§ To do:
Print, exactly as written, every line from the first line of the records below through the line containing "cut face up.", and nothing further.

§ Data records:
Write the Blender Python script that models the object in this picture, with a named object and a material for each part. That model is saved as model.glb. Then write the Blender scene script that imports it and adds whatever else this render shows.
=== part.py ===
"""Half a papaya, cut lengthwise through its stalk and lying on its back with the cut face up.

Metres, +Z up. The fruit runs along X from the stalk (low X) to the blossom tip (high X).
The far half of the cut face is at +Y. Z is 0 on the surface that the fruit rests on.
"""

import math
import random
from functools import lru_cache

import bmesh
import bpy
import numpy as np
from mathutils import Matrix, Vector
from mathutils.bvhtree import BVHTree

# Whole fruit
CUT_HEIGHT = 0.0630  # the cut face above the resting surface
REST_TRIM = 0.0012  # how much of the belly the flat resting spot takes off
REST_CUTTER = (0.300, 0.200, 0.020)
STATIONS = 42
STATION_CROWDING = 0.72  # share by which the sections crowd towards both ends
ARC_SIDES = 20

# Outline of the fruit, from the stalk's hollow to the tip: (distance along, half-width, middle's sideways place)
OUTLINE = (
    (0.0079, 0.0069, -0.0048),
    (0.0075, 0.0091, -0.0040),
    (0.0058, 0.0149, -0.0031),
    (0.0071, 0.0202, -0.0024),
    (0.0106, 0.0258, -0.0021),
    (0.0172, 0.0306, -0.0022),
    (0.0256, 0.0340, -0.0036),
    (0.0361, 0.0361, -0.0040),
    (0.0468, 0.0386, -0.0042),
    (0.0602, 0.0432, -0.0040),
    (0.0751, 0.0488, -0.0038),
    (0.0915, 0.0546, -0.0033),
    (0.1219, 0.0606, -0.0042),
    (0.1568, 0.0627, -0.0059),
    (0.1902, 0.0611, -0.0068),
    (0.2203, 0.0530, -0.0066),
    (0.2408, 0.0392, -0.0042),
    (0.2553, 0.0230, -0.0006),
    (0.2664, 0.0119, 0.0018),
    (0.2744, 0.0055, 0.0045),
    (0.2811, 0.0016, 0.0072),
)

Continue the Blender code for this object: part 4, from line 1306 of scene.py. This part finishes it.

§ Output:
Write the Blender Python script that models the object in this picture, with a named object and a material for each part. That model is saved as model.glb. Then write the Blender scene script that imports it and adds whatever else this render shows.
=== part.py ===
"""Half a papaya, cut lengthwise through its stalk and lying on its back with the cut face up.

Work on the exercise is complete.